Monday, September 15, 2014

The winner doesn't take it all

At Vox, Matthew Yglesias hails the Swedish election result as an example of how bad monetary policy can be costly to incumbents --

Both Sweden's early success and its later failure can probably be laid at the feet of monetary policy, rather than anything [PM] Reinfeldt did per se ... But from late 2011 onward, the Riksbank [Swedish central bank] insisted on moving toward tighter money despite high unemployment and low inflation. The stated reason for this, which has also had some influence inside the Fed, was that the bank had to act to prevent "instability" in the financial system. As Lars EO Svensson, a Princeton economist who worked at the Riksbank during the crisis years but lost the argument about post-crisis tightening, explains in this great presentation this has proven to be an extraordinarily costly way of obtaining uncertain benefits. And now it's likely going to cost the governing coalition their jobs.

Here's a Reuters account of the election aftermath in terms of its dynamics --

Under Reinfeldt Sweden lost much of its image as a socialist welfare state. The country's tax burden fell 4 percentage points, to 45 percent of GDP, under France's. Taxes on inheritance and wealth were lowered or abolished. More Michelin star restaurants than ever opened in Stockholm. "These have been fantastic years where the Alliance have taken responsibility for Sweden," Reinfeldt told party supporters on announcing his resignation. "My hope is that the journey will continue, but it will be without my participation." Many Swedes are worried that reforms under Reinfeldt have gone too far, weakening healthcare, allowing business to profit from schools at the expense of results and dividing a nation that has prided itself on equality into haves and have-nots. Voters have been shocked by scandals over privately run state welfare - including one case where carers at a home for the elderly were reportedly weighing diapers to save money - and bankruptcies of privately run schools ... Widely admired for its triple A-rated economy, stable government and liberal attitude to immigration, Sweden nevertheless faces significant challenges, which a weak government will struggle to deal with. Unemployment is high at 8 percent, hitting immigrants and young people especially, and a potential housing bubble threatens economic stability. Widespread riots last year in Stockholm's poor immigrant suburbs highlighted a growing underclass in Sweden, which has had the fastest-growing inequality of any OECD nation. The rise of the far right points to a society starting to question its role as what Reinfeldt calls "a humanitarian superpower". The number of asylum seekers from countries like Syria is expected to reach 80,000 this year. Even Reinfeldt has said government finances would be strained due to the cost of new arrivals. They were figures that played into the hands of the far right.

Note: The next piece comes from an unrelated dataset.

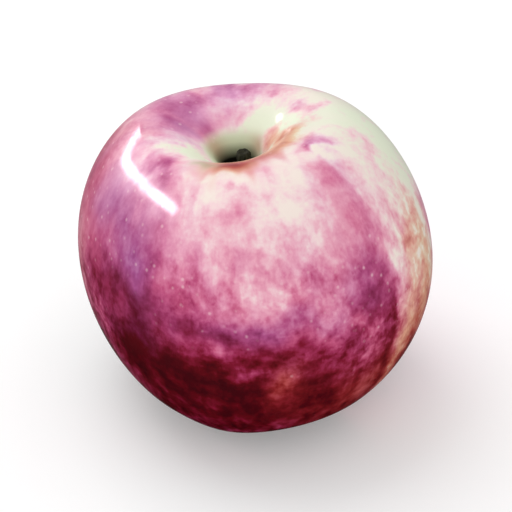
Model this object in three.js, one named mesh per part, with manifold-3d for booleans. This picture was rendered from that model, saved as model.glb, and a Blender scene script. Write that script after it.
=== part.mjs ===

That list is much more about quality of public services, the perception of tax-cutting zeal, lack of public harmony with migration policy, and the ability of the far right to capitalize on the Syrian refugee influx. Monetary policy surfaces only obliquely (high unemployment among selected groups, but also very high housing prices).  The loss for the centre right is therefore an awkward narrative in which they suffered both from supply side obsession but also humanitarian policies that journalists like Matthew Yglesias would presumably favour (we're all for taking more Syrian refugees than bombing it, right?). In any event, monetary policy looks like an externally imposed narrative looking for one decisive factor that be blended into a broader EU story, even for a country not in the Euro.